Task requirements:
Consider the listing below. Extract exactly the lines from the line containing "for maker in" to the line containing "bpy.context.scene.collection.objects.link(empty)", both included.

Material to process:
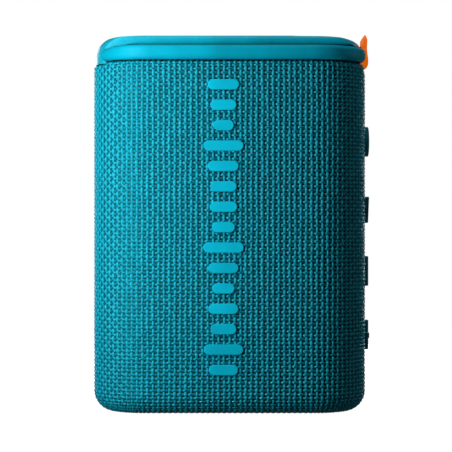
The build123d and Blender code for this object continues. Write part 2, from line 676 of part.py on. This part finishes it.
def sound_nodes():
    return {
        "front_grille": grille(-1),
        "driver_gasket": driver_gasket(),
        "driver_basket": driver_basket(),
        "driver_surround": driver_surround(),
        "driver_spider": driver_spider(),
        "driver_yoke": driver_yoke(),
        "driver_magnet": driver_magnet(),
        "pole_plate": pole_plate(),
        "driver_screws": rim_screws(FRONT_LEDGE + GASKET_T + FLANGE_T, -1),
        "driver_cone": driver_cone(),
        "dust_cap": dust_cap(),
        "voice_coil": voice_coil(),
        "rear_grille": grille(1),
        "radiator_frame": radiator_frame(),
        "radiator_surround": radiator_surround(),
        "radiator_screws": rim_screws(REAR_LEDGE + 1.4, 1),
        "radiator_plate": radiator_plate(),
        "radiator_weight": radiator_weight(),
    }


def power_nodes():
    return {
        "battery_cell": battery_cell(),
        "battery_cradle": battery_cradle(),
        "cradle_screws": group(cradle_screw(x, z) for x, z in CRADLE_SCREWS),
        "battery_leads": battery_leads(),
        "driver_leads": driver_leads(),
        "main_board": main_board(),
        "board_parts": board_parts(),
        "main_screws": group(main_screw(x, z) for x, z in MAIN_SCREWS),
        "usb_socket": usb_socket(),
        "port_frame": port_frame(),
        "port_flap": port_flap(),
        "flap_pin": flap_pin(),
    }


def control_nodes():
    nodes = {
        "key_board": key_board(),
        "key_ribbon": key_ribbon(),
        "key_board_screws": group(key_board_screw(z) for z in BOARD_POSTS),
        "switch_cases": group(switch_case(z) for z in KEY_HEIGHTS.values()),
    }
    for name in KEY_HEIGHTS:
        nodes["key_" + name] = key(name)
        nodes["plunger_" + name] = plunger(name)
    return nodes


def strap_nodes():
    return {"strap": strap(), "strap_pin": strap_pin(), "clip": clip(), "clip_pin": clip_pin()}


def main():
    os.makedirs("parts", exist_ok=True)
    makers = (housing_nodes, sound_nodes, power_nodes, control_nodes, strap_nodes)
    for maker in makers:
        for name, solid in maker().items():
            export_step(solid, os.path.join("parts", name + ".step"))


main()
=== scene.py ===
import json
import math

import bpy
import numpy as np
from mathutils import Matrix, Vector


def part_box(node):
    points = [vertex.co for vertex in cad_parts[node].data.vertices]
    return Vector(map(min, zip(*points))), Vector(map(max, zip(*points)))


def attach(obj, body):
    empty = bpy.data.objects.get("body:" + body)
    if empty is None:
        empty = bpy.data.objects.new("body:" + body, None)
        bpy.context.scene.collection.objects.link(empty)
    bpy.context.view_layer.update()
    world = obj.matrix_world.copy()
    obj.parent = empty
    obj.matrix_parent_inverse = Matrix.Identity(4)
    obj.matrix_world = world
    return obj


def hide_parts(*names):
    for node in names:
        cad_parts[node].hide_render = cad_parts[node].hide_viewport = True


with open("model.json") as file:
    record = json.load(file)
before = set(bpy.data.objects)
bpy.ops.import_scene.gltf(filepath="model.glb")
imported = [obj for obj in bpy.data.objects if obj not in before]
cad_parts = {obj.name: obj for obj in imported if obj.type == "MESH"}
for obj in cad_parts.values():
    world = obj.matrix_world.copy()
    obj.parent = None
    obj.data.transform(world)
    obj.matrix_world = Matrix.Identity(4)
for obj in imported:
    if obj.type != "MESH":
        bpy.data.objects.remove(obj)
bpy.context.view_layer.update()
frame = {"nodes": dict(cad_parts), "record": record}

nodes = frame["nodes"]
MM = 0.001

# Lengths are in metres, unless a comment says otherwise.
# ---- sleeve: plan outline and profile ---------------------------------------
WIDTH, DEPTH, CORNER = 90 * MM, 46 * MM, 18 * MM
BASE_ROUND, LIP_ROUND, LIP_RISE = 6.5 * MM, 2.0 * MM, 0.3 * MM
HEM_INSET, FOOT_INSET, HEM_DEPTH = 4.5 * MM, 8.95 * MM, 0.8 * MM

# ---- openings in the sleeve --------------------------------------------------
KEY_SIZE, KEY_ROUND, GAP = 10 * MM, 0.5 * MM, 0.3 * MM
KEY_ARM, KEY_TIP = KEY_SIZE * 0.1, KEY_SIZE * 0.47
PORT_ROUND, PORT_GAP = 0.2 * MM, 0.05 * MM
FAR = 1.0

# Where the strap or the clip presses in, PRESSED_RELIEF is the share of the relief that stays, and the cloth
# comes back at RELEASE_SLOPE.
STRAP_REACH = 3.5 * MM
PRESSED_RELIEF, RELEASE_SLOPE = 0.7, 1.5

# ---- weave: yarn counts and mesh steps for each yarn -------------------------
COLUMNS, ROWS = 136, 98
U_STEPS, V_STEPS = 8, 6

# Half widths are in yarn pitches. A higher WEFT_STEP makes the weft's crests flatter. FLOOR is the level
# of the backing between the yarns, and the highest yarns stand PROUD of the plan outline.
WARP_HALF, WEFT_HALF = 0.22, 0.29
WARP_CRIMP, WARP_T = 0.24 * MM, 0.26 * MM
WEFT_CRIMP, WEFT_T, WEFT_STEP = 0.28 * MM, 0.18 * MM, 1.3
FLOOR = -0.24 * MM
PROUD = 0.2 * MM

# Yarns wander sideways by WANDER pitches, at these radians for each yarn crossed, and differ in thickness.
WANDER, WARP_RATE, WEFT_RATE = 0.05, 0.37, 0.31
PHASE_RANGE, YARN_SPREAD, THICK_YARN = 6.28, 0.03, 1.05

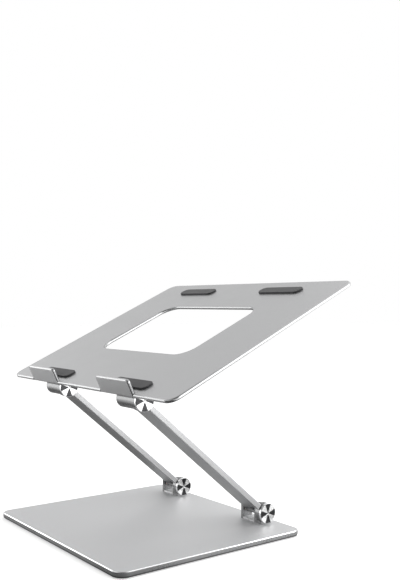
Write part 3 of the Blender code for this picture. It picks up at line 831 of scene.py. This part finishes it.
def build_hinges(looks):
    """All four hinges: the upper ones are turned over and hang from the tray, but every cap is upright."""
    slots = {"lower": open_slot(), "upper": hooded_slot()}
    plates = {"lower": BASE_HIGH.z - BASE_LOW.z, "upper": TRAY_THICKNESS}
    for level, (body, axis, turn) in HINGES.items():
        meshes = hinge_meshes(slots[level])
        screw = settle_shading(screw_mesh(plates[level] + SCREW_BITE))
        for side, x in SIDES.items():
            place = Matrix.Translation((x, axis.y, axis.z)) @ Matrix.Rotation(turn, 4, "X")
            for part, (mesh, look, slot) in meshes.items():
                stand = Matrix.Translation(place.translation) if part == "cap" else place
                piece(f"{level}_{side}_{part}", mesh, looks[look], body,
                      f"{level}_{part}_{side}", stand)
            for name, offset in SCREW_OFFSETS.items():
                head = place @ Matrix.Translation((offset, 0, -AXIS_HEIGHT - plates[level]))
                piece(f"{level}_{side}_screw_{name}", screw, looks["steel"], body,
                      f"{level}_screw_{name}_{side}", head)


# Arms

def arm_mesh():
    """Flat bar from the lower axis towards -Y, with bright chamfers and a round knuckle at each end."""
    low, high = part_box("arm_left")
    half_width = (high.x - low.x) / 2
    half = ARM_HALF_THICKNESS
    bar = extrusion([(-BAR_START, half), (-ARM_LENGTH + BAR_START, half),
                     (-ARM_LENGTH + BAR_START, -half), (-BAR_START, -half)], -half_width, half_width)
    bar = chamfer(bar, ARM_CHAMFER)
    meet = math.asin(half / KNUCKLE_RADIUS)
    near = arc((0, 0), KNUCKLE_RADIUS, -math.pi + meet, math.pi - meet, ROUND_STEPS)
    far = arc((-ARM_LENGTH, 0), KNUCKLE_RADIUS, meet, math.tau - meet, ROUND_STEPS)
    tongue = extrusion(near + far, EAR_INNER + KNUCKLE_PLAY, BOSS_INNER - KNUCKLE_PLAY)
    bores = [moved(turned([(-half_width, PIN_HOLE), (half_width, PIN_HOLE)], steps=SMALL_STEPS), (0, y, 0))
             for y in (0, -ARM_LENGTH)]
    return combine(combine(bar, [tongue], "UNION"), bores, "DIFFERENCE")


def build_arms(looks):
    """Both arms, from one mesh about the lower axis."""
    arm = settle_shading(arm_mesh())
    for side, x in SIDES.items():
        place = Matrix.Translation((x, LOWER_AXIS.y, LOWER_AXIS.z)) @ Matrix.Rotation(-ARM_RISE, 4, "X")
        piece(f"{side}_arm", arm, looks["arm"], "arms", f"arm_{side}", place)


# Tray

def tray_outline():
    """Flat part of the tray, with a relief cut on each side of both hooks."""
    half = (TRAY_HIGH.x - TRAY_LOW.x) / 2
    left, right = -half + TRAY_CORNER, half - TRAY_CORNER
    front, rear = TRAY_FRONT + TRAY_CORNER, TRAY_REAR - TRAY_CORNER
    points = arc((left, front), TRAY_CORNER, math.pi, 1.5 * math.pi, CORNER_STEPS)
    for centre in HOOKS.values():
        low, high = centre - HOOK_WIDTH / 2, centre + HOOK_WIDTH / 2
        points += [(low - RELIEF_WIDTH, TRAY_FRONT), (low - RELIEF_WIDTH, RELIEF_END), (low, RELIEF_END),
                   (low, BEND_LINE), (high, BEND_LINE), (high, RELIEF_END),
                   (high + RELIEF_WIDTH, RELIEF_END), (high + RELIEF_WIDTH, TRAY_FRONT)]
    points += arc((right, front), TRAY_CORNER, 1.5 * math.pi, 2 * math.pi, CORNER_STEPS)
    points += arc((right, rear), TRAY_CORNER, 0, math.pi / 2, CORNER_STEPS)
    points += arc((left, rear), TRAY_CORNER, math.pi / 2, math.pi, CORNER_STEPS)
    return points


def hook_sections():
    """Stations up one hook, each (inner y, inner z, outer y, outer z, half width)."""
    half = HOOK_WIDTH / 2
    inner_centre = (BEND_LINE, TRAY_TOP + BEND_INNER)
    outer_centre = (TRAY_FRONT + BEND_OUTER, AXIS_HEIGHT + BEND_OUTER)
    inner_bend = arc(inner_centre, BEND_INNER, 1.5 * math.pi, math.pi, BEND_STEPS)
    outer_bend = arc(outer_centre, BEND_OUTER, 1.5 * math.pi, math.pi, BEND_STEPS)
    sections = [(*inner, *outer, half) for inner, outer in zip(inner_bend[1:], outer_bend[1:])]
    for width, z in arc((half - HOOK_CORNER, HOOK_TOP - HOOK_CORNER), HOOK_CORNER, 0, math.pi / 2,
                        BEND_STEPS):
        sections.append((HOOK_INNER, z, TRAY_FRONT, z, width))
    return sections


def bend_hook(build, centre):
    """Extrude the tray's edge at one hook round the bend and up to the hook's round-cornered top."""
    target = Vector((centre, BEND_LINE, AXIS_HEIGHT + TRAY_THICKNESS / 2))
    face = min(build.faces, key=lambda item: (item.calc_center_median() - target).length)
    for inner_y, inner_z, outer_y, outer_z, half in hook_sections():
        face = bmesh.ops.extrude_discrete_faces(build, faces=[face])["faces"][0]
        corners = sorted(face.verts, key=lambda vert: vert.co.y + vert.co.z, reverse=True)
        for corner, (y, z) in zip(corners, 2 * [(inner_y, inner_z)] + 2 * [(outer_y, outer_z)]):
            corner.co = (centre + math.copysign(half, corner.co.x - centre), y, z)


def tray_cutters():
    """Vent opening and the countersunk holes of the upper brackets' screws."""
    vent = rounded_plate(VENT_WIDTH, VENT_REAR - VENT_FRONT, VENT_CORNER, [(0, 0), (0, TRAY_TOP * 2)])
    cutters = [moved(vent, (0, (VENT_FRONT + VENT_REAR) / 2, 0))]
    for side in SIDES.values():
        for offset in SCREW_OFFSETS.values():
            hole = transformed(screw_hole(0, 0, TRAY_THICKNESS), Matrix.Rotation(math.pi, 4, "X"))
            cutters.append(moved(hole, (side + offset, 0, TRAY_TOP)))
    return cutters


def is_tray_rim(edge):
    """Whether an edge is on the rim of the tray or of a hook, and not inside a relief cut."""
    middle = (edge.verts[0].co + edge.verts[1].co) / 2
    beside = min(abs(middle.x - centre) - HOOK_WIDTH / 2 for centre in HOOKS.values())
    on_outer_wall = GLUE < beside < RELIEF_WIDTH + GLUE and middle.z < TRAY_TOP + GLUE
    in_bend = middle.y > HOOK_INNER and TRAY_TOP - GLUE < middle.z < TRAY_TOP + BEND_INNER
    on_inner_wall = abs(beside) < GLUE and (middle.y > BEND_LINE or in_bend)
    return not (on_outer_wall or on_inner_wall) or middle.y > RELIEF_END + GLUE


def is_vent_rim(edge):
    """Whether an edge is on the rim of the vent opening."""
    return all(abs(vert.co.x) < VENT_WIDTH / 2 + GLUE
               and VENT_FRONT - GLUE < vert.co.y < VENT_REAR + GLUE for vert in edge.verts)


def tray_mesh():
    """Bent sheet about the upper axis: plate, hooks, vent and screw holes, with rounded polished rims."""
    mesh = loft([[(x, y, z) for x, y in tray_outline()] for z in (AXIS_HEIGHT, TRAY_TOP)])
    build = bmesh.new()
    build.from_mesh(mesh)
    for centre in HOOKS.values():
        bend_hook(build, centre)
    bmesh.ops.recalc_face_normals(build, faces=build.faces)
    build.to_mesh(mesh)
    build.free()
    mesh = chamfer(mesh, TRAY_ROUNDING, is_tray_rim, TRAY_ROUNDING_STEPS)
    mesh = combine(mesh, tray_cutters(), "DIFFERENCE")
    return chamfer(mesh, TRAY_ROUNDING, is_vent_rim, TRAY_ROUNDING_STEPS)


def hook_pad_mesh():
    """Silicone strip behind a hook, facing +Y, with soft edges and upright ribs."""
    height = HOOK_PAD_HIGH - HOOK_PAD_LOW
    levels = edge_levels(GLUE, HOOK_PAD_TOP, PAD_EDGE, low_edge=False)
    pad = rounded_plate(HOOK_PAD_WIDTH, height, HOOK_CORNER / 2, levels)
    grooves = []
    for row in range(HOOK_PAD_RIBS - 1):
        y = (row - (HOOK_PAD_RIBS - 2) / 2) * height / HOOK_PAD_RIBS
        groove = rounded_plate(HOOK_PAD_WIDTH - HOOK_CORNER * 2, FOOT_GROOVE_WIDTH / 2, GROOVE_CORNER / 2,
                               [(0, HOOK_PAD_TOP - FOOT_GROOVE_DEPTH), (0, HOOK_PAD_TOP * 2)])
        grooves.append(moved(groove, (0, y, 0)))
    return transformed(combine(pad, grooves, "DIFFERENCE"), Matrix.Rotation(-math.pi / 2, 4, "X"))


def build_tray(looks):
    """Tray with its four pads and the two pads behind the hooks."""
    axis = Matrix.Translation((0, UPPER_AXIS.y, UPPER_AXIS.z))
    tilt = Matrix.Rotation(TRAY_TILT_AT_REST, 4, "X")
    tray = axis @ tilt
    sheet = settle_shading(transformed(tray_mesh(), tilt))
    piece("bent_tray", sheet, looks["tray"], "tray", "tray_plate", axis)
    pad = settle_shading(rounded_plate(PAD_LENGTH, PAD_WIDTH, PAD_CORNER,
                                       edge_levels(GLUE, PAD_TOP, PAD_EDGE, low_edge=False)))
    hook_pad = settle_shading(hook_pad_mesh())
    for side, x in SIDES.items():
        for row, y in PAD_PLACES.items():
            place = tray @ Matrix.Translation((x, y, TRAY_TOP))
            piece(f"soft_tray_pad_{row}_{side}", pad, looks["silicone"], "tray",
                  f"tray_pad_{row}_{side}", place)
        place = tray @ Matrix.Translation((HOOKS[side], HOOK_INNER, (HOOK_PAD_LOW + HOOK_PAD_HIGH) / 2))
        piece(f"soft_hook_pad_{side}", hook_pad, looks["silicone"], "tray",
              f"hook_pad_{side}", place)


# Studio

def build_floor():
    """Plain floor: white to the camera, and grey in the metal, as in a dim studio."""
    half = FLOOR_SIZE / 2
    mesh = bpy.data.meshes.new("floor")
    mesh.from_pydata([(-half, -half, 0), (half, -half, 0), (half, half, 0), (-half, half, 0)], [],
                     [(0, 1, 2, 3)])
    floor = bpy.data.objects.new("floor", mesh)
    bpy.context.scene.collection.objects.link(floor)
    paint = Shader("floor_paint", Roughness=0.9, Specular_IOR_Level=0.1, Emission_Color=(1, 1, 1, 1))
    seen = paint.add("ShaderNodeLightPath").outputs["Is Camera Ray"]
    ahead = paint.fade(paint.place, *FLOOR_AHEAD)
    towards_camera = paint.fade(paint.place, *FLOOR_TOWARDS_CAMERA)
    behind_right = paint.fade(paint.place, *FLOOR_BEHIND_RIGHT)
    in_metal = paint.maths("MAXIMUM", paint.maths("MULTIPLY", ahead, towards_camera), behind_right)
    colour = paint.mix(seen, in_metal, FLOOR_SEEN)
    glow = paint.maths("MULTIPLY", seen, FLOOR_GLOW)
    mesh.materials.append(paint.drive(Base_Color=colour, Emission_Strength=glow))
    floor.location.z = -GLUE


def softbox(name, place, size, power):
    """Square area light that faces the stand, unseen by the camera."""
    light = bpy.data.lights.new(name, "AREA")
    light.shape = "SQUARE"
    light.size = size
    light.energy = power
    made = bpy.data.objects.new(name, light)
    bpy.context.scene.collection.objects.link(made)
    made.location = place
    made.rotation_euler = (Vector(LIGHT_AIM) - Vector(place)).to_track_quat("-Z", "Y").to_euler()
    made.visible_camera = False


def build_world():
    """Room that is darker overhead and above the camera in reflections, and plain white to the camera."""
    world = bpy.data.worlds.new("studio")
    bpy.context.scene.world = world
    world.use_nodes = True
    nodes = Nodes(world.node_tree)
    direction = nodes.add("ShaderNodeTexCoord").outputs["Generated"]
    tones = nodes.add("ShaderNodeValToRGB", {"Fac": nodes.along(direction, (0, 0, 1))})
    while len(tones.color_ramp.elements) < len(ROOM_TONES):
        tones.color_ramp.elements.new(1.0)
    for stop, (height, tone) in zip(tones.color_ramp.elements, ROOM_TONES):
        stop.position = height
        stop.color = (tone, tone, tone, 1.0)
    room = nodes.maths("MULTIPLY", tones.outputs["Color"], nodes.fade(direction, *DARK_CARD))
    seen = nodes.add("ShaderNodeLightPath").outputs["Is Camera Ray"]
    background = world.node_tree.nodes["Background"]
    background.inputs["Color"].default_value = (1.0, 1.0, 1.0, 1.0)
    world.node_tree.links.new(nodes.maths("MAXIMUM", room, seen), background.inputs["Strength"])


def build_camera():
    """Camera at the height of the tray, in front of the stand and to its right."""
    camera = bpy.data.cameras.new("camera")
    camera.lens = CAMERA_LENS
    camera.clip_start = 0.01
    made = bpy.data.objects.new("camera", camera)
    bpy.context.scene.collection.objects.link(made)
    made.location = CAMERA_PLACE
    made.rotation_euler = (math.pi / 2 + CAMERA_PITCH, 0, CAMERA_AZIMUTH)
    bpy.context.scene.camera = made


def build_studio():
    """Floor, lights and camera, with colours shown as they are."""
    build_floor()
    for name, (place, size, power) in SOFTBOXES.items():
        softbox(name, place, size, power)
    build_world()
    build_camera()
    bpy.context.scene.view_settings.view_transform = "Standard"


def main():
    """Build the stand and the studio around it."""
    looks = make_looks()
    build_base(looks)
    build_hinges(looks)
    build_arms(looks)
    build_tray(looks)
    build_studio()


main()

Exercise answer:
    for maker in makers:
        for name, solid in maker().items():
            export_step(solid, os.path.join("parts", name + ".step"))


main()
=== scene.py ===
import json
import math

import bpy
import numpy as np
from mathutils import Matrix, Vector


def part_box(node):
    points = [vertex.co for vertex in cad_parts[node].data.vertices]
    return Vector(map(min, zip(*points))), Vector(map(max, zip(*points)))


def attach(obj, body):
    empty = bpy.data.objects.get("body:" + body)
    if empty is None:
        empty = bpy.data.objects.new("body:" + body, None)
        bpy.context.scene.collection.objects.link(empty)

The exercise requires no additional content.